R.G. Moyles is a professor of English at the University of Alberta and
the co-author of Imperial Dreams and Colonial Realities: British Views
of Canada, 1880–1914.

Review

“Alfie Lambert be a devilskin, and Uncle Mark is quite the ticket /
But never was there a sleveen as bad as Jonas Pickett. / Lie, cheat and
swindle, and steal from innocent souls, / And according to Uncle Mark,
too lazy to pick his own nose.” Those who want to know more about
Alfie Lambert, Uncle Mark White, Jonas Pickett, Aunt Daisy Snelgrove,
and other denizens of

Roaring Cove, should buy this entertaining little book.

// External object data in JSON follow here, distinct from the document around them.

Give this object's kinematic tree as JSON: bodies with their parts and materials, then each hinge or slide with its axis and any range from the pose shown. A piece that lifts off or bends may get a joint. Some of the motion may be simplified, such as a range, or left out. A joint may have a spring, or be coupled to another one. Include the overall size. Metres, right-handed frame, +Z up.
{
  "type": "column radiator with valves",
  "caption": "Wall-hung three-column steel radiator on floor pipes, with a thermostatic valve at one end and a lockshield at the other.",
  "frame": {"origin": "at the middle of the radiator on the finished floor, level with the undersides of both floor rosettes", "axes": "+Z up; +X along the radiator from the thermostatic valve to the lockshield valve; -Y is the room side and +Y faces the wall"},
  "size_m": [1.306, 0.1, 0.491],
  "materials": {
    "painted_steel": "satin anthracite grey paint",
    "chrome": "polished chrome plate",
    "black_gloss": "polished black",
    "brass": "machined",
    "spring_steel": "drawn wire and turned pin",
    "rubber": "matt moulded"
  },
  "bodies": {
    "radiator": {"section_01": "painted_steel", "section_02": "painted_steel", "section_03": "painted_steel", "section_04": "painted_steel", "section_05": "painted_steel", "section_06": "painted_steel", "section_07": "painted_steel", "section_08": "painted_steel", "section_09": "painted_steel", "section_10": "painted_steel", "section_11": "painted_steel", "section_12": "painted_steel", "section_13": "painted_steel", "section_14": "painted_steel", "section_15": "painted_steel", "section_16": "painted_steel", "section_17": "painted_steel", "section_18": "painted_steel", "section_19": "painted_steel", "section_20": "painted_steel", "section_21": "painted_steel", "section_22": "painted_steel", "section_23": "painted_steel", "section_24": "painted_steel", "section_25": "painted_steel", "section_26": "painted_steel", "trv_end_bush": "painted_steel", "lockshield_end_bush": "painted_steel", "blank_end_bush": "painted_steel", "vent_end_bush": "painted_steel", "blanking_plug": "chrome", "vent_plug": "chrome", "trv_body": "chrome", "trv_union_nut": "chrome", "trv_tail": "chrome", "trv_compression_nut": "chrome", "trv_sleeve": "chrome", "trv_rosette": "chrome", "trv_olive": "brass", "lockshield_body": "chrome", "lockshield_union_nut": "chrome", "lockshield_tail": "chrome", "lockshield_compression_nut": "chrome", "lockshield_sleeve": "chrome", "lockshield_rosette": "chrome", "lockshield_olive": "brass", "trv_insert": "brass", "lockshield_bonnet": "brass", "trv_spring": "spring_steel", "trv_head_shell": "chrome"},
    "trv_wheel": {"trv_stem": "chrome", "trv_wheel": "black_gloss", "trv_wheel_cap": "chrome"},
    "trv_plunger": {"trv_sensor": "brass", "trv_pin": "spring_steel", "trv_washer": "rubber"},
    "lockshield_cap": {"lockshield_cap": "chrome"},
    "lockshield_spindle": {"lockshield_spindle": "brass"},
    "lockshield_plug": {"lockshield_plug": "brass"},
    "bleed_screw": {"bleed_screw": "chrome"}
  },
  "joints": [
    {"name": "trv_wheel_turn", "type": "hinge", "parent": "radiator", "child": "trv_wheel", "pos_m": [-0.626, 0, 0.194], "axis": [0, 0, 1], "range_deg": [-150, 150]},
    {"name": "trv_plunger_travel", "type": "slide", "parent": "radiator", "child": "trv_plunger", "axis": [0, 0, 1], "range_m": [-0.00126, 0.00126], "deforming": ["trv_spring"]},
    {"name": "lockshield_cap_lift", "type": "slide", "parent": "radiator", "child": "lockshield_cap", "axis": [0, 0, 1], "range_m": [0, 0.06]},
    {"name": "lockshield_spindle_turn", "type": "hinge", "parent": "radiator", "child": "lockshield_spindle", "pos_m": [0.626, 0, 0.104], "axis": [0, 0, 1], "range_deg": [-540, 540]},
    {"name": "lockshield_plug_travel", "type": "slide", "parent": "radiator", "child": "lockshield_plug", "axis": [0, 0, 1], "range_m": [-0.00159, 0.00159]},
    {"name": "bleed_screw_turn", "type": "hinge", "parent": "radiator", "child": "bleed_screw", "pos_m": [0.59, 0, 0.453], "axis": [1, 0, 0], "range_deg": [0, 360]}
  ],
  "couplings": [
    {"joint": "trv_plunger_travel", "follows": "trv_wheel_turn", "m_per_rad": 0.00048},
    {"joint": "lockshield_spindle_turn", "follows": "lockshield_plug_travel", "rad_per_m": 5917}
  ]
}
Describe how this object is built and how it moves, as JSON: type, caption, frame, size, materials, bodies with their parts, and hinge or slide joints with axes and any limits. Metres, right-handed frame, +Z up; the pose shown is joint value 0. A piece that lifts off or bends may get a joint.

You see, Uncle Mark thinks that the cod moratorium is all bunkum—that
the fishery is on just another downturn as it was in the 1960s when Joey
Smallwood told the Newfoundland fishermen to “burn [your] boats.”
Aunt Daisy Snelgrove, deaf in one ear, thought he said “burn your
goats,” and so—unwilling to doubt the only living Father of
Confederation—set fire to Albert, her yellow-whiskered old billy goat,
who “shot over Aunt Daisy’s back fence like a lightning bolt and
crawled away under Johnny Eddy’s back porch. Fanning the flames as he
dashed across the garden, he barbecued himself—and burned Johnny’s
house to the ground.”

You’re laughing aren’t you? That’s because The Crowd from Roaring
Cove is a fine piece of Newfoundland humor. Bruce Stagg’s soft satire
on outport life is brilliant; his caricatures and unusual situations are
hilarious. Such a “rich look at Newfoundland outport life” should
not to be missed.

Citation

Stagg, Bruce., “The Crowd from Roaring Cove,” Canadian Book Review Annual Online, accessed November 26, 2024, https://cbra.library.utoronto.ca/items/show/4069.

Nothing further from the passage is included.